Using European Union powers to ban banks in the bloc from complying with US sanctions on Iran would be of “limited” use given the global reach of finance, the EU’s financial services chief said on Thursday.
European Commission Vice President Valdis Dombrovskis said the EU executive was assessing the economic impact and potential effect of US sanctions on Iran, including their effect on EU companies and the financial sector.
The blocking statute bans any EU company from complying with US sanctions and does not recognize any court rulings that enforce American penalties. But, according to Reuters, it has never been used and is seen by European governments more as a political weapon than a regulation because its rules are vague and difficult to enforce, serving mainly as a warning to the United States.
“Indeed, the EU blocking regulation could be of limited effectiveness there, given the international nature of banking system and especially the exposure of large systemic banks to US financial system and US dollar transactions,” Dombrovskis told the European Parliament.
“There are some difficult issues which we will need to address. We are working on how to exactly address those issues,” he added.
On Friday, the BDI industry association said the European Commission’s plans to activate a law that bans European companies from complying with US sanctions against Iran could have a significant impact on German companies operating in the United States.
BDI President Dieter Kempf said in a statement that US President Donald Trump’s decision to pull out of the Iran nuclear deal created significant legal uncertainty for German companies. “The US president’s Iran strategy is at the expense of the European economy,” Kempf said.

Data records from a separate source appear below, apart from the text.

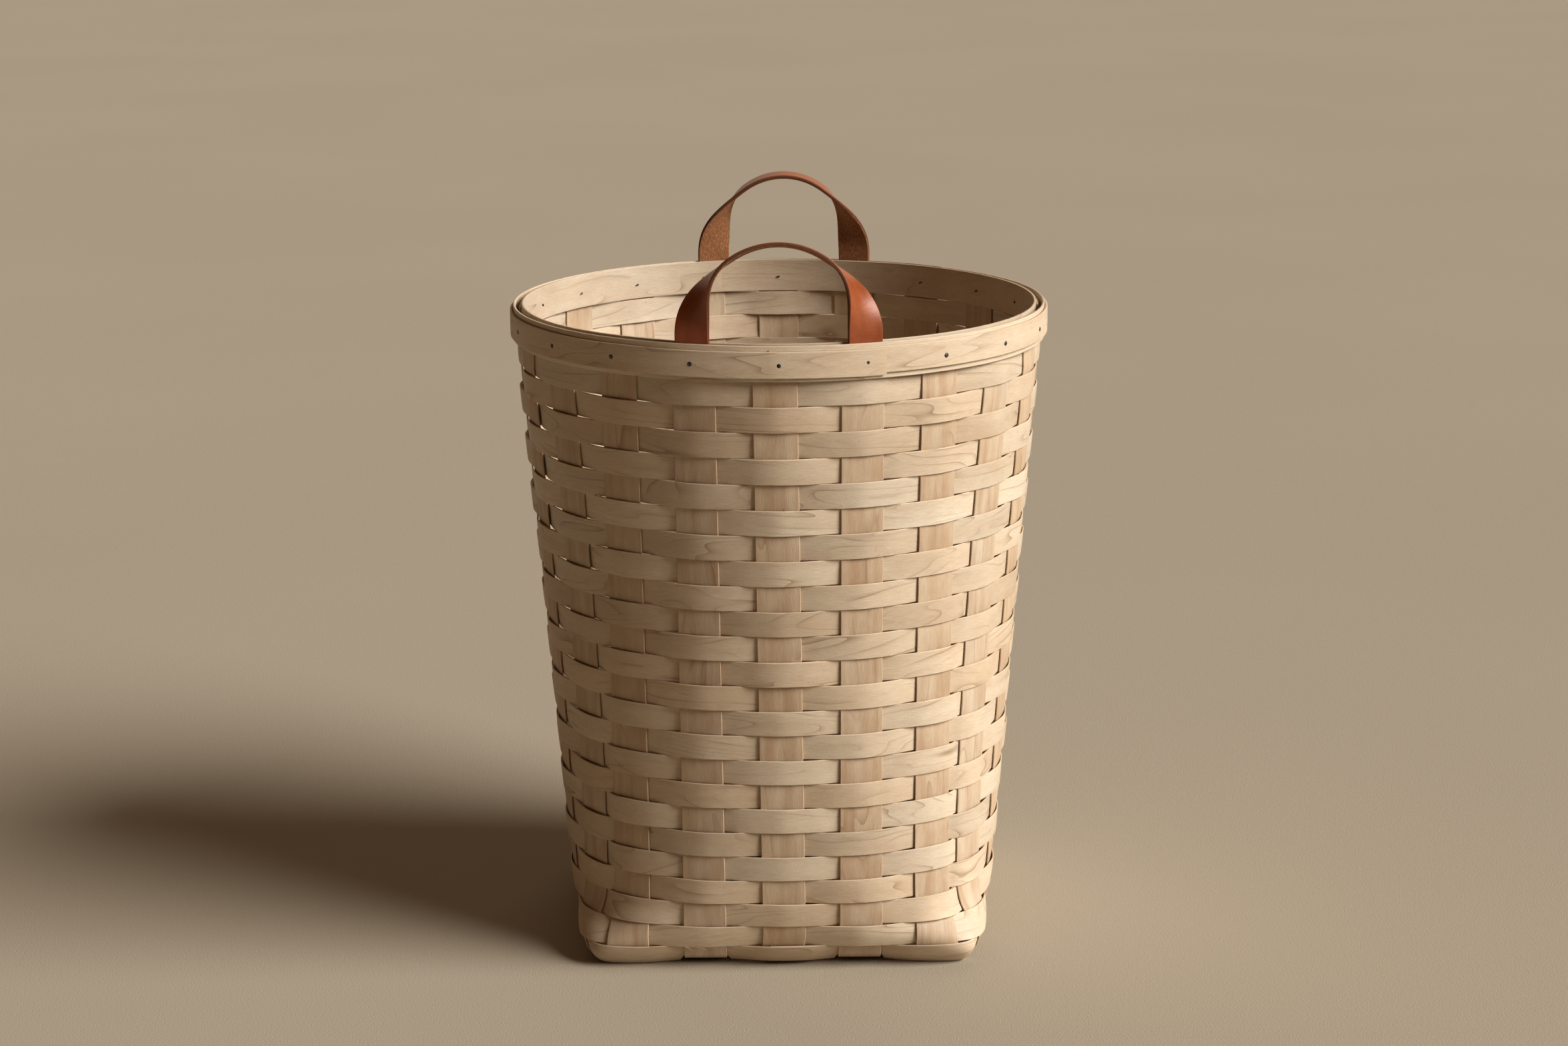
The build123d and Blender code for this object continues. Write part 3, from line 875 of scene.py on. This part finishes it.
def leather_grain():
    """The strap's smooth dyed side: faint pores, creases across it and worn shoulders."""
    s = Shader("strap_grain", 0.4, 0.5)
    uv = s.add("ShaderNodeUVMap", uv_map="UVMap").outputs[0]
    edge = s.add("ShaderNodeAttribute", attribute_name="cut_edge").outputs["Fac"]
    cloud = s.noise(s.stretch(uv, 35.0, 60.0), detail=4.0, rough=0.6)
    pores = s.noise(s.stretch(uv, 1700.0, 1700.0, 3.0), detail=2.0, rough=0.6)
    creases = s.noise(s.stretch(uv, 420.0, 90.0, 5.0), detail=3.0, rough=0.6, distort=0.4)
    scratch = s.noise(s.stretch(uv, 130.0, 1500.0, 8.0), detail=1.0, distort=1.2)
    scuff = s.math("MULTIPLY", s.span(scratch, 0.70, 0.76), s.span(cloud, 0.5, 0.6))
    colour = s.mix(s.span(cloud, 0.3, 0.7), (0.30, 0.085, 0.030, 1), (0.42, 0.14, 0.055, 1))
    colour = s.mix(s.span(pores, 0.25, 0.6, 0.35, 0.0), colour, (0.16, 0.045, 0.018, 1))
    colour = s.mix(s.math("MULTIPLY", scuff, 0.35), colour, (0.62, 0.33, 0.18, 1))
    colour = s.mix(s.math("MULTIPLY", edge, 0.35), colour, (0.16, 0.06, 0.03, 1))
    s.link(colour, s.surface.inputs["Base Color"])
    s.link(s.span(cloud, 0.3, 0.7, 0.34, 0.46), s.surface.inputs["Roughness"])
    fine = s.bump(pores, 0.00010, 0.55)
    s.link(s.bump(creases, 0.00022, 0.5, fine), s.surface.inputs["Normal"])
    return s.material


def leather_flesh():
    """The strap's napped inner side."""
    s = Shader("strap_flesh", 0.92, 0.2)
    uv = s.add("ShaderNodeUVMap", uv_map="UVMap").outputs[0]
    nap = s.noise(s.stretch(uv, 460.0, 600.0), detail=5.0, rough=0.75)
    cloud = s.noise(s.stretch(uv, 60.0, 90.0, 2.0), detail=3.0)
    hairs = s.noise(s.stretch(uv, 700.0, 2600.0, 5.0), detail=3.0, rough=0.7, distort=0.8)
    colour = s.mix(s.span(nap, 0.3, 0.7), (0.17, 0.065, 0.028, 1), (0.58, 0.30, 0.15, 1))
    colour = s.mix(s.span(hairs, 0.5, 0.72, 0.0, 0.65), colour, (0.78, 0.52, 0.31, 1))
    colour = s.mix(s.span(cloud, 0.35, 0.7, 0.0, 0.25), colour, (0.24, 0.09, 0.04, 1))
    s.link(colour, s.surface.inputs["Base Color"])
    s.surface.inputs["Sheen Weight"].default_value = 0.25
    s.surface.inputs["Sheen Roughness"].default_value = 0.5
    s.surface.inputs["Sheen Tint"].default_value = (0.8, 0.5, 0.3, 1)
    rough = s.bump(nap, 0.0006, 0.9)
    s.link(s.bump(hairs, 0.0003, 0.6, rough), s.surface.inputs["Normal"])
    return s.material


def leather_edge():
    """The strap's raw cut edge, ridged by the cutter and fibrous."""
    s = Shader("strap_edge", 0.85, 0.25)
    uv = s.add("ShaderNodeUVMap", uv_map="UVMap").outputs[0]
    ridges = s.noise(s.stretch(uv, 560.0, 350.0), detail=4.0, rough=0.7)
    fluff = s.noise(s.stretch(uv, 2300.0, 2300.0, 4.0), detail=2.0)
    colour = s.mix(s.span(ridges, 0.36, 0.6), (0.055, 0.024, 0.014, 1), (0.30, 0.135, 0.075, 1))
    colour = s.mix(s.span(fluff, 0.54, 0.72, 0.0, 0.55), colour, (0.60, 0.37, 0.23, 1))
    s.link(colour, s.surface.inputs["Base Color"])
    s.link(s.bump(ridges, 0.0007, 1.0), s.surface.inputs["Normal"])
    return s.material


def steel():
    """Dark tack steel, dented and lightly worn."""
    s = Shader("tack_steel_worn", 0.38, 0.5)
    place = s.add("ShaderNodeTexCoord").outputs["Object"]
    dents = s.noise(s.stretch(place, 900.0, 900.0), detail=2.0)
    wear = s.noise(s.stretch(place, 2200.0, 2200.0, 3.0), detail=3.0, rough=0.65)
    colour = s.mix(s.span(wear, 0.35, 0.7), (0.035, 0.037, 0.042, 1), (0.24, 0.24, 0.25, 1))
    s.link(colour, s.surface.inputs["Base Color"])
    s.surface.inputs["Metallic"].default_value = 0.85
    s.link(s.span(wear, 0.3, 0.7, 0.3, 0.55), s.surface.inputs["Roughness"])
    s.link(s.bump(dents, 0.0004, 0.7), s.surface.inputs["Normal"])
    return s.material


def floor_cover():
    """The studio floor: plain, pale and faintly uneven."""
    s = Shader("studio_floor", 0.9, 0.2)
    place = s.add("ShaderNodeTexCoord").outputs["Object"]
    cloud = s.noise(s.stretch(place, 1.2, 1.2), detail=2.0)
    grain = s.noise(s.stretch(place, 700.0, 700.0), detail=2.0)
    colour = s.mix(s.span(cloud, 0.3, 0.7), (0.465, 0.412, 0.33, 1), (0.48, 0.426, 0.342, 1))
    colour = s.mix(s.span(grain, 0.3, 0.7, 0.12, 0.0), colour, (0.40, 0.37, 0.31, 1))
    s.link(colour, s.surface.inputs["Base Color"])
    s.link(s.bump(grain, 0.0006, 0.5), s.surface.inputs["Normal"])
    return s.material


# ---- build the pieces
CREAM = np.array([0.80, 0.735, 0.61])
TAN = np.array([0.72, 0.60, 0.455])


def strip_colour(rng, warmth):
    """A strip's own colour, between cream at 0 and pinkish tan at 1."""
    share = np.clip(warmth + rng.uniform(-0.35, 0.35), 0, 1)
    colour = CREAM * (1 - share) + TAN * share
    colour = colour * rng.uniform(0.90, 1.08)
    return (*colour.tolist(), 1.0)


# the third number sets how strongly the figure streaks, with their painted sheen, show; strongest on the
# uprights
splint = wood("weaver_wood", 13.0, 0.20, 0.62, 0.6, 0.5)
stave = wood("upright_wood", 8.0, 0.62, 0.45, 0.35, 0.55)
band_wood = wood("rim_wood", 10.0, 0.25, 0.55, 0.4, 0.52)
tones = np.random.default_rng(9)


def place_piece(piece, materials, slot, colour, body, *nodes):
    """Gives a piece its materials, colour and body, and hides the CAD nodes it stands for; slot is not
    used.
    """
    for material in materials:
        piece.data.materials.append(material)
    if colour:
        piece.color = colour
    if body:
        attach(piece, body)
    if nodes:
        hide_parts(*nodes)
    return piece


for row in range(1, ROW_COUNT + 1):
    colour = strip_colour(tones, 0.35)
    place_piece(weaver(row), [splint], "weaver_splint", colour, "basket", f"weaver_{row:02d}")

for parity, kind in ((0, "front_rear"), (1, "left_right")):
    for column in range(-HALF_FACE, HALF_FACE + 1):
        node = f"upright_{kind}_{column + HALF_FACE + 1}"
        colour = strip_colour(tones, 0.75)
        place_piece(upright(column, parity), [stave], "upright_splint", colour, "basket", node)

inner_start = INNER_HOOP_RADIUS - INNER_HOOP_THICK
band_start = BAND_RADIUS - BAND_THICK
trim_start = RIM_RADIUS - TRIM_THICK
# node, inner radius, thickness, lower and upper edge, lap's place and length in degrees,
# how much lower the strip's end lies than its start, seed
hoops = (
    ("rim_inner_hoop", inner_start, INNER_HOOP_THICK, 454.2, 479.8, 130.0, 26.0, 0.3, 31),
    ("rim_outer_band", band_start, BAND_THICK, 453.6, 479.3, 75.0, 26.0, 0.3, 32),
    ("rim_outer_trim", trim_start, TRIM_THICK, 456.4, 475.4, -68.0, 24.0, 1.6, 33),
)
for node, start, thick, low, high, lap_at, lap, drop, seed in hoops:
    ring = bent_hoop(f"{node}_splint", start, thick, low, high, lap_at, lap, drop, seed)
    place_piece(ring, [band_wood], "rim_splint", strip_colour(tones, 0.3), "basket", node)

place_piece(tacks(), [steel()], "tack_steel", None, "basket", "rim_tacks")
place_piece(slivers(), [splint], "weaver_splint", (*CREAM.tolist(), 1.0), "basket")

leather = [leather_grain(), leather_flesh(), leather_edge()]
for name, ahead, seed in (("front", -1, 1), ("rear", 1, 2)):
    piece = strap(f"handle_{name}_strap", ahead, seed)
    nodes = (f"handle_{name}_loop", f"handle_{name}_tail_left", f"handle_{name}_tail_right")
    place_piece(piece, leather, "strap_leather", None, None, *nodes)
    reach = ahead * STRAP_REACH * MM
    low, high = (0, reach, RIM_TOP * MM), (0, reach, (RIM_TOP + 2 * HINGE_LIFT) * MM)
    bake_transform(piece)

# ---- floor, light and camera, which reproduces the picture's viewpoint
FLOOR_PLACE = (0, 0, -0.0005)
bpy.ops.mesh.primitive_circle_add(vertices=96, radius=14.0, fill_type="TRIFAN", location=FLOOR_PLACE)
floor = bpy.context.object
floor.name = "studio_floor"
floor.data.materials.append(floor_cover())

# a little warm light from all round, and the picture's soft contrast
world = bpy.data.worlds.new("studio")
world.use_nodes = True
world.node_tree.nodes["Background"].inputs["Color"].default_value = (1.0, 0.42, 0.05, 1)
world.node_tree.nodes["Background"].inputs["Strength"].default_value = 0.09
bpy.context.scene.world = world
bpy.context.scene.view_settings.view_transform = "Standard"
bpy.context.scene.view_settings.look = "None"
bpy.context.scene.view_settings.gamma = 0.8


def soft_light(name, azimuth, elevation, spread, strength, colour):
    """A far soft light. Azimuth 0 is the right and -90 the front, and spread its width in degrees."""
    lamp = bpy.data.lights.new(name, "SUN")
    lamp.angle = radians(spread)
    lamp.energy = strength
    lamp.color = colour
    flat = cos(radians(elevation))
    way = Vector((cos(radians(azimuth)) * flat, sin(radians(azimuth)) * flat, sin(radians(elevation))))
    add_object(name, lamp).rotation_euler = way.to_track_quat("Z", "Y").to_euler()


soft_light("key", -22, 32, 36, 4.8, (1.0, 0.99, 0.97))
soft_light("back", 95, 28, 70, 0.7, (1.0, 0.90, 0.76))

CAMERA_PLACE = (0.003, -2.547, 0.904)  # metres
CAMERA_PITCH = 13.23
CAMERA_ROLL = -0.34
FOCAL_WIDTHS = 2.170566  # focal length in widths of the picture

camera_data = bpy.data.cameras.new("camera")
camera_data.sensor_width = 36.0
camera_data.lens = 36.0 * FOCAL_WIDTHS
camera_data.clip_end = 100.0
camera = add_object("camera", camera_data)
camera.location = CAMERA_PLACE
tip = Matrix.Rotation(radians(90 - CAMERA_PITCH), 4, "X")
camera.rotation_euler = (tip @ Matrix.Rotation(radians(CAMERA_ROLL), 4, "Z")).to_euler()
bpy.context.scene.camera = camera
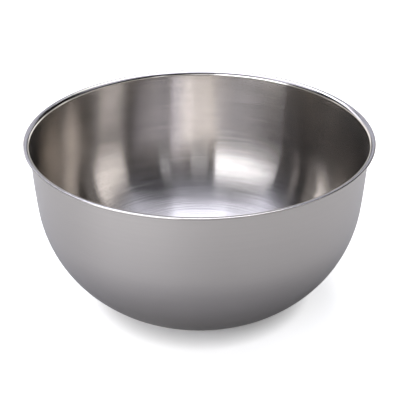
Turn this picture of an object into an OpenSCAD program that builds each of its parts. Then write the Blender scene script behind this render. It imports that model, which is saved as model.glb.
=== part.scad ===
// Deep mixing bowl, drawn from one disc of stainless steel sheet.
// The sheet runs from the pressed-up middle of the base, over the foot ring, the belly and
// the wall, out into a narrow rim, and is folded flat under itself at the edge.
// The section is a chain of bends and straights of one thickness, each tangent to the next,
// turned once around the axis. Sizes are in millimetres. The bowl stands on z = 0.

/* [Bowl] */
// Diameter over the folded edge of the rim
rim_d = 240; // [225:1:255]
// Height from the table to the top of the rim
bowl_h = 125; // [115:1:132]
// Thickness of the steel sheet
sheet_t = 0.6; // [0.4:0.05:0.8]

/* [Wall] */
// Lean of the wall out of the vertical just under the rim, in degrees
wall_lean = 0.5; // [0:0.1:2]
// Radius of the wall's slight barrel, seen in section
wall_r = 700; // [500:10:1200]
// Radius of the belly, where the wall sweeps in under the bowl
belly_r = 89; // [82:1:96]

/* [Foot] */
// Outer diameter of the flat ring that the bowl stands on
foot_d = 100; // [84:1:112]
// Radius of the corner from that ring up into the belly
foot_r = 14; // [6:1:24]
// Width of the flat ring
foot_w = 8; // [4:0.5:14]
// Height that the middle of the base is pressed up, which keeps the bowl from rocking
push_h = 1.2; // [0.4:0.1:3]
// Inner radius of the two bends of that step
push_r = 3; // [2:0.5:6]

/* [Rim] */
// Width of the rim, from the inside of the wall to the outermost edge
rim_w = 4.6; // [4.5:0.1:8]
// Inner radius of the bend from the wall out into the rim, on its underside. With the sheet
// and the fold at the edge, it takes up nearly all of the rim's width.
rim_r = 2.9; // [2:0.1:3.1]
// Width of the fold, from the outermost edge to the end of the sheet under the rim
hem_w = 1.3; // [0.9:0.1:1.6]
// Gap left inside the fold
hem_gap = 0.1; // [0.06:0.02:0.3]

/* [Hidden] */

// One degree around the axis and on the large arcs, short chords on the small bends
$fa = 1;
$fs = sheet_t / 4;

// Length by which each bend runs on into its neighbours, so that they join without a crack
bend_lap = sheet_t / 200;

// Centre of the bend from the wall into the rim, which lies outside the wall
rim_bend = [rim_d / 2 - rim_w + rim_r + sheet_t, bowl_h - sheet_t - rim_r];

// Centre of the wall's barrel, in line with the rim's bend and the point where they meet
wall_arc = rim_bend + (rim_r + wall_r) * [-cos(wall_lean), sin(wall_lean)];

// Centre of the corner above the foot ring
foot_arc = [foot_d / 2, foot_r];

// Centre of the belly, whose arc touches the wall's arc and the foot's corner from inside
belly_arc = meeting(wall_arc, wall_r - belly_r, foot_arc, belly_r - foot_r);

// Directions in which the wall hands over to the belly, and the belly to the foot's corner
wall_end = direction(wall_arc, belly_arc);
belly_end = direction(belly_arc, foot_arc);

// Angle of the step up to the middle of the base, from its height and the radius of its bends
push_bend = acos(1 - push_h / (2 * push_r + sheet_t));
// Centres of the step's two bends: the first lies above the sheet, the second below it
push_outer = [foot_d / 2 - foot_w, sheet_t + push_r];
push_inner = push_outer - (2 * push_r + sheet_t) * [sin(push_bend), cos(push_bend)];

// Centre of the fold at the edge
hem_fold = [rim_d / 2 - sheet_t - hem_gap / 2, bowl_h - sheet_t - hem_gap / 2];

// Direction in degrees from one point to another
function direction(from, to) = atan2(to.y - from.y, to.x - from.x);

// Upper one of the two points that lie reach_a from point a and reach_b from point b
function meeting(a, reach_a, b, reach_b) =
    let (
        apart = norm(b - a),
        along = (apart ^ 2 + reach_a ^ 2 - reach_b ^ 2) / (2 * apart),
        aside = sqrt(reach_a ^ 2 - along ^ 2),
        line = (b - a) / apart
    )
    a + along * line + aside * [-line.y, line.x];

// Straight run of sheet from one radius to another, with its underside at height z
module straight(from, to, z)
    translate([from, z])
        square([to - from, sheet_t]);

// Bend of the sheet around a centre, from one direction to another, up to a quarter turn on.
// inner is the radius of the face nearest the centre.
module bend(centre, inner, from, to) {
    outer = inner + sheet_t;
    lap = bend_lap / outer * 180 / PI;
    middle = (from + to) / 2;
    // The wedge that keeps the bend's part of the ring reaches well past its outer face
    reach = 2 * outer;
    translate(centre)
        intersection() {
            difference() {
                circle(outer);
                circle(inner);
            }
            polygon([
                [0, 0],
                reach * [cos(from - lap), sin(from - lap)],
                reach * [cos(middle), sin(middle)],
                reach * [cos(to + lap), sin(to + lap)]
            ]);
        }
}

// Middle of the base, the step around it and the flat foot ring
module base_section() {
    straight(0, push_inner.x, push_h);
    bend(push_inner, push_r, 90 - push_bend, 90);
    bend(push_outer, push_r, -90 - push_bend, -90);
    straight(push_outer.x, foot_arc.x, 0);
}

// Foot corner, belly and barrelled wall
module wall_section() {
    bend(foot_arc, foot_r - sheet_t, -90, belly_end);
    bend(belly_arc, belly_r - sheet_t, belly_end, wall_end);
    bend(wall_arc, wall_r - sheet_t, wall_end, -wall_lean);
}

// Rim turned out from the wall, with the edge folded down and back underneath
module rim_section() {
    bend(rim_bend, rim_r, 90, 180 - wall_lean);
    straight(rim_bend.x, hem_fold.x, bowl_h - sheet_t);
    bend(hem_fold, hem_gap / 2, 0, 90);
    bend(hem_fold, hem_gap / 2, -90, 0);
    straight(rim_d / 2 - hem_w, hem_fold.x, bowl_h - 2 * sheet_t - hem_gap);
}

module bowl()
    color("#b4b2b3")
        rotate_extrude() {
            base_section();
            wall_section();
            rim_section();
        }

bowl();
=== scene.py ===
# %% [markdown]
# A deep mixing bowl of stainless steel, 24 cm across, standing on a pale table.
#
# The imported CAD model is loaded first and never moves. It fixes where the bowl stands and how
# big it is. Everything below makes a finer skin for it, in metres, in the same frame: the table
# is z = 0 and the z axis runs up through the middle of the bowl.

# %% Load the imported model
from math import cos, degrees, pi, radians, sin

import bmesh
import bpy
from mathutils import Matrix, Vector


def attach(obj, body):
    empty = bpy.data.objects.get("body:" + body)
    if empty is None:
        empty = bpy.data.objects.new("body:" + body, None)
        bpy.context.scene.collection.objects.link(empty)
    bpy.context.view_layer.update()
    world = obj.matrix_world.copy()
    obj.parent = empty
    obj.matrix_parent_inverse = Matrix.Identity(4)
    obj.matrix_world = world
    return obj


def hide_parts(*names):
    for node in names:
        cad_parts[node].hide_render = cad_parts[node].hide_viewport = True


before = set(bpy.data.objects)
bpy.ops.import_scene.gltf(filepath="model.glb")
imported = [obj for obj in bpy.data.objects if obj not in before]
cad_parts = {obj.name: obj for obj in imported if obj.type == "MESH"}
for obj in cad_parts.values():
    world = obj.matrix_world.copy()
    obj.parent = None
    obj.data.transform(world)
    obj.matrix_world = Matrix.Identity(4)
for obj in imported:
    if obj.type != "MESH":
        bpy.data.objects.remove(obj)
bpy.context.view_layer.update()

MM = 0.001
print("solids in the packed model:", sorted(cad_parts))

# %% [markdown]
# Every node tree in this file, for shapes as for finishes, is built with one small helper. It
# adds a node, sets its options, and fills its inputs: from a plain value, or from a wire that
# comes out of another node.
#
# A Mix node has separate sockets for numbers, vectors and colours. The ones for colours have no
# name of their own, so their places in the list are kept here.
#
# Colours are written as the hex values that a picture editor shows. Blender calculates with
# linear light, so one function turns them.

# %% Helpers for node trees and colours
MIX_FIRST, MIX_SECOND, MIX_RESULT = 6, 7, 2


def add_node(tree, kind, inputs=None, **options):
    node = tree.nodes.new(kind)
    for option, value in options.items():
        setattr(node, option, value)
    for name, value in (inputs or {}).items():
        if isinstance(value, bpy.types.NodeSocket):
            tree.links.new(value, node.inputs[name])
        else:
            node.inputs[name].default_value = value
    return node


def linear(hex_colour):
    parts = [int(hex_colour[i:i + 2], 16) / 255 for i in (1, 3, 5)]
    return [c / 12.92 if c <= 0.04045 else ((c + 0.055) / 1.055) ** 2.4 for c in parts] + [1.0]


print("mid grey #808080 in linear light:", round(linear("#808080")[0], 3))

# %% [markdown]
# The bowl's sizes. They are those of the CAD source, in millimetres here and in metres in the
# node tree. The sheet is 0.6 mm thick all over, because one disc was drawn into this shape.

# %% Sizes of the bowl
BOWL_MM = {
    "Rim diameter": 240,
    "Height": 125,
    "Sheet": 0.6,
    "Wall radius": 700,
    "Belly radius": 89,
    "Foot diameter": 100,
    "Foot radius": 14,
    "Foot ring width": 8,
    "Push height": 1.2,
    "Push radius": 3,
    "Rim width": 4.6,
    "Rim bend radius": 2.9,
    "Hem width": 1.3,
    "Hem gap": 0.1,
}
WALL_LEAN = radians(0.5)
TURN_STEPS = 256
print("sizes that shape the section:", len(BOWL_MM) + 1)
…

Complicated Financial Activity;
EU Mulls Direct CBI Transfer
Smaller French banks with clients operating in Iran have already started telling those customers they are unlikely to be able to continue providing services after Aug. 6, Etourneau said, adding that sanctions linked to the central bank would make financial activity even more complicated.
“With the absence of banking support, all economic sectors will be impacted, including those which have had exemptions such as health and the food industry,” he said.
Small and medium companies may look to work with Asian affiliates as one option of staying in Iran. “In the short-term, the easiest solution would be for European states to cover the cost of American sanctions imposed on certain companies,” he said.
The European Commission is proposing that EU governments make direct money transfers to Iran’s central bank to avoid US penalties, an EU official said, in what would be the most forthright challenge to Washington’s newly reimposed sanctions.
The step, which would seek to bypass the US financial system, would allow European companies to repay Iran for oil exports and repatriate Iranian funds in Europe, a senior EU official said, although the details were still to be worked out.
“Commission President Jean-Claude Juncker has proposed this to member states. We now need to work out how we can facilitate oil payments and repatriate Iranian funds in the European Union to Iran’s central bank,” said the EU official, who is directly involved in the discussions.
The US Treasury announced on Tuesday more sanctions on officials of the Central Bank of Iran, including Governor Valiollah Seif. But the EU official said the bloc believes that does not sanction the central bank itself.